La sorte della Embraco di Riva di Chieri ha tenuto banco per molti mesi fino a ridosso delle elezioni politiche che hanno sancito la disfatta del Pd. Perché parlarne in questa piccola rubrica? Perché è un esempio significativo di come il lavoro sia oramai sfuggente: uno stabilimento che produce, in attivo, pieno di ordini, ma che si decide di chiudere perché produrre gli stessi oggetti altrove costa meno, decisamente di meno e, in questo caso, con la stessa qualità e professionalità.
Chi è Embraco?
E’ una multinazionale brasiliana facente parte del colosso americano Whirlpool. Specializzata nell’ambito della refrigerazione, a Riva di Chieri fa produrre compressori: compressori che ora vorrebbe far produrre in una altro suo stabilimento in Slovacchia, dove il costo del lavoro è nettamente inferiore.
Da qui la decisione di chiudere del tutto lo stabilimento italiano, lasciando a casa 537 lavoratori nel giro di pochi mesi. Uno stabilimento produttivo, come già scritto, ma che vende un prodotto che un sindacalista torinese ha definito “maturo”, cioè privo di sufficiente innovazione tecnologica per poter stare sul mercato aggressivo del giorno d’oggi. Quindi, tutto sommato, la Embraco farebbe quasi bene a spostare la produzione, peccato che lo fa sulla pelle di 537 lavoratori specializzati.
Ma perché Embraco non propone una produzione innovativa?
Fortunatamente, con un colpo di coda, l’ormai ex ministro per lo Sviluppo Economico Calenda si impunta, affiancandosi alla Regione Piemonte nella difesa dei posti di lavoro: ma per qualcuno il comportamento “rude” del ministro nei confronti dei rappresentanti italiani della Embraco è eccessivo ed irrituale (mah!).
Fatto sta che il 2 marzo scorso proprio al MISE si raggiunge un accordo che congela i licenziamenti, che sarebbero dovuti partire a fine marzo, fino a fine 2018, garantendo ai dipendenti lo stipendio.
Intanto, tutte le parti si impegneranno per una reindustrializzazzione dello stabilimento.
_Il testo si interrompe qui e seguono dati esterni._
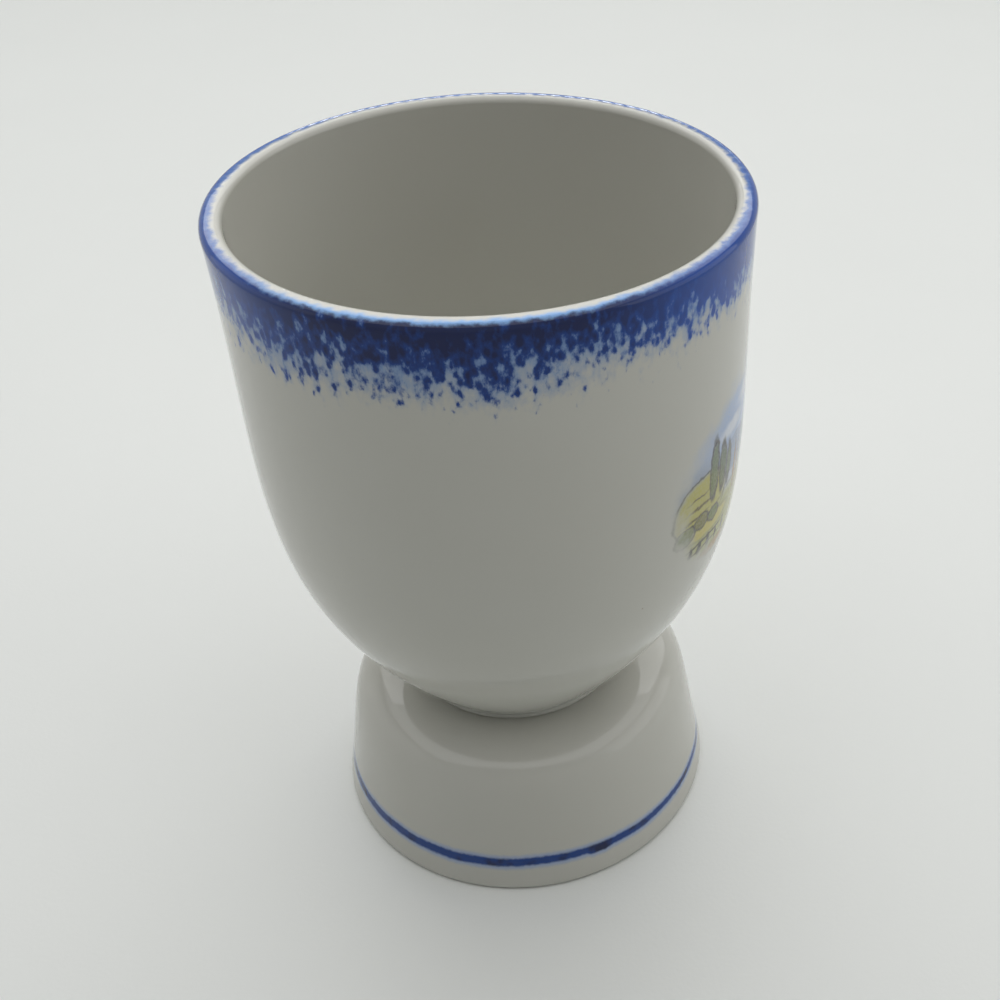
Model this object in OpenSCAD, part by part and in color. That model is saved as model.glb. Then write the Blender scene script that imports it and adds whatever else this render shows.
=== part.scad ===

Quindi tutto ok per ora? Purtroppo no, perché la firma dell’accordo, che doveva ormai essere una formalità, tra Regione e azienda, il 26 marzo non c’è stata e gli operai sono pronti a scendere di nuovo sul piede di guerra.
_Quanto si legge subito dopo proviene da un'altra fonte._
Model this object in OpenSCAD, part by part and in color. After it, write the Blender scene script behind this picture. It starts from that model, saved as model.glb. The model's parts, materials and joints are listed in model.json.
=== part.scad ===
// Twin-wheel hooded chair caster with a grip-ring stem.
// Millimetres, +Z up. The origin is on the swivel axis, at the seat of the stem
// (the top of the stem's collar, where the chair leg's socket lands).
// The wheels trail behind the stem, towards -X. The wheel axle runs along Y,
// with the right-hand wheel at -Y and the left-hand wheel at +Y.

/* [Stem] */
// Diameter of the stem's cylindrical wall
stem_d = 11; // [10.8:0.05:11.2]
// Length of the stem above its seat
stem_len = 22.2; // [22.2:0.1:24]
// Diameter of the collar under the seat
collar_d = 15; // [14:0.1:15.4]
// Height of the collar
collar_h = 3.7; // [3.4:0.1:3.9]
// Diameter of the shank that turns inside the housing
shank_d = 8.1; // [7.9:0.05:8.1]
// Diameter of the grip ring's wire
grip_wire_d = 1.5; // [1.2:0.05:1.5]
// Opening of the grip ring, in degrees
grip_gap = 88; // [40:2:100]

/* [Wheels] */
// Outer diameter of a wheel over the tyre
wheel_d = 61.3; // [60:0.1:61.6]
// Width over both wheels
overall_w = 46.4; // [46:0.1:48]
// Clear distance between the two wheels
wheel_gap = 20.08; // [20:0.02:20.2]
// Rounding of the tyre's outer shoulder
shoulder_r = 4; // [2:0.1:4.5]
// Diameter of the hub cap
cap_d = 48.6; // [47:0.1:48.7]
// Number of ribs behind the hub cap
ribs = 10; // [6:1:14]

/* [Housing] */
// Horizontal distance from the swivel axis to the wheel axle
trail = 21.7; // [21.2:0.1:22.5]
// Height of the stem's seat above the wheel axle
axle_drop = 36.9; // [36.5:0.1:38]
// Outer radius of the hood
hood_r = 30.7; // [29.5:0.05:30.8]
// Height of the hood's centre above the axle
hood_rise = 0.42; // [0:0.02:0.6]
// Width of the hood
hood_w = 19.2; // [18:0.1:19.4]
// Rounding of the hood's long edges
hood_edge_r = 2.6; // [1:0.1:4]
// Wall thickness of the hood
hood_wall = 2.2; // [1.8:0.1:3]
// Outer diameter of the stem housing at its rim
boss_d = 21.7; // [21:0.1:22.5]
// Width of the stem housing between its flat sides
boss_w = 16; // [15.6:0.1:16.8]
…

Altro caso piemontese significativo è quello di Italia Online. L’azienda è fiorente, un anno e mezzo fa, dopo la fusione con Seat-Pagine Gialle, è sbarcata in Borsa, ma ora si è deciso di ottimizzare i costi chiudendo la sede torinese.
Ciò vuol dire oltre 200 dipendenti a spasso (circa 400 a livello nazionale) ed il trasferimento “forzato” di altrettanti impiegati ad Assago, nel Milanese.
Anche qui, incontro al MISE con il ministro Calenda ed il governatore Chiamparino e si riesce a “congelare” il piano per qualche settimana.
Cosa fa Italia Online?
E’ la prima internet company italiana per numero di utenti unici, in media, al giorno ed è attiva in tutta la filiera delle soluzioni di marketing digitale e comunicazione online. Tradotto in linguaggio semplice: sono di Italia Online, i portali Libero e Virgilio, i servizi Pagine Gialle, Pagine Bianche e Tuttocittà.
Ciliegina sulla torta di questi giorni? La crisi, questa sì per davvero, del Gruppo Trony (colpa probabilmente di Amazon & co.?). Per esempio è attualmente chiuso il punto vendita di Settimo Torinese (Settimo Cielo). Ma bisogna fare chiarezza: sarebbe in difficoltà DPS Group che controlla diversi punti vendita in alcune regioni, mentre non sarebbe in crisi GRE, la società di cui fa parte DPS (ma non solo).
Mah! Fatto sta che non tutti i Trony hanno le serrande abbassate (anzi, si parla di nuove aperture nel corso del 2018 in Italia): speriamo in bene. Sarà pure in moto la ripresa, ma la crisi non sembra passata del tutto e ciò che c’era prima del 2008 credo che dobbiamo scordarcelo.